As noted, it took makeup artists THOM FLOUTZ and SIMON WEBBER five hours every day to transform Doug Jones into Abe Sapien. The process for his new characters, the massive Angel of Death and the simpering Chamberlain, was also labor-intensive.
Remarks Perlman: “The Angel of Death was, to me, the most impressive of the new makeups and conceits that has been created for the film. She’s got eight wings and stands 9-feet tall on an 80-pound frame.”
“I always play characters under gobs of makeup and obstacles,” Jones muses. “Sometimes they’re heavy; sometimes they’re hot; sometimes they’re glued on…or there’s a mask with mechanics, which keeps me from hearing the other characters’ dialogue, or there’s a vision problem and I can’t see where I’m supposed to put my prop. But my job is to look as if I wake up this way every day, and the design work is so beautiful that it becomes something really fun for me to give motion to.”

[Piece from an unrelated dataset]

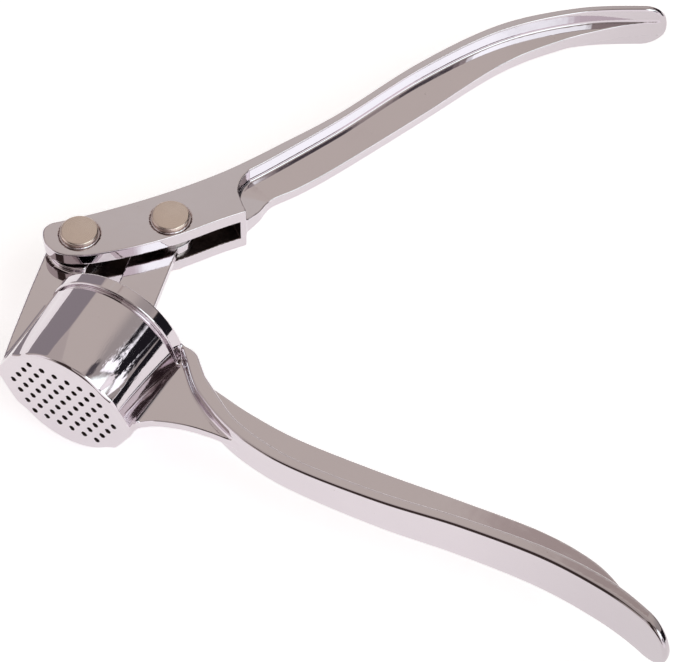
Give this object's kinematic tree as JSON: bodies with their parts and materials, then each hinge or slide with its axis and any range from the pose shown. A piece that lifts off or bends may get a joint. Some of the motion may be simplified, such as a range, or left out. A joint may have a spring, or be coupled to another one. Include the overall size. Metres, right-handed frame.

For the character of Johann, Dodd explains the need for multiple performers: “I’ve got two animators that are on very big radio-controlled units. One animates my mouth, which is basically two little things that pop up and down in time to whatever I’m saying. And the other one controls how much smoke you can see in my glass bubble, as well as—at various key moments—these two eye-like things on the front of my mask that are a form of breathing apparatus. Every time Johann wants to sigh, or there’s a climactic moment, smoke will shoot out of that point.”
For the many other creatures—from the Tadpole Vendor to Cathedral Head to a bevy of trolls—del Toro commissioned a number of artists to work on their creation, and left it to one of the shops to bring them to life. He is well known to bounce ideas from one artist to another; the results are an amalgam of designs that look as if they have existed since the dawn of time.